---
license: mit
language:
- de
metrics:
- accuracy
tags:
- twitter
---
# T-GBERT
This is a [GBERT-base](https://huggingface.co/deepset/gbert-base) with continued pretraining
on roughly 33 million German X/Twitter deduplicated posts from 2020. The pretraining is follows the task-adaptive pretraining setup suggested by
[Gururangan et al. (2020)](https://aclanthology.org/2020.acl-main.740). In total, the model was trained for 10 epochs. I am sharing this model as
it might be useful to some of you and initial result suggest (some) improvements compared to [GBERT-base](https://huggingface.co/deepset/gbert-base)
(which is a common choice for supervised fine-tuning).
## Performance
| | [GermEval-2017](https://sites.google.com/view/germeval2017-absa/home)

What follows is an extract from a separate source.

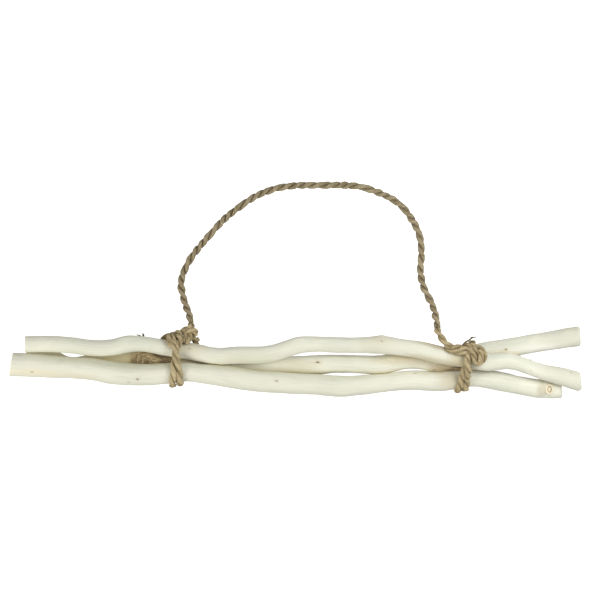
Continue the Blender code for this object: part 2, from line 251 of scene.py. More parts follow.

(subtask B, synchronic test set)| [SB10k](https://aclanthology.org/W17-1106/) |
|:----------:|:-------------:|:-----:|
| GBERT-base | 79.77% | 82.29% |
| T-GBERT | 81.50% | 82.88% |
*Results report the accuracy (micro F1-score) on the test set of the respective dataset. The results represent the average of five runs
with different seeds for data shuffling and parameter initialization.*
## Preprocessing
Weblinks in posts were replaced by 'https' and user mentions were replaced by '@user'.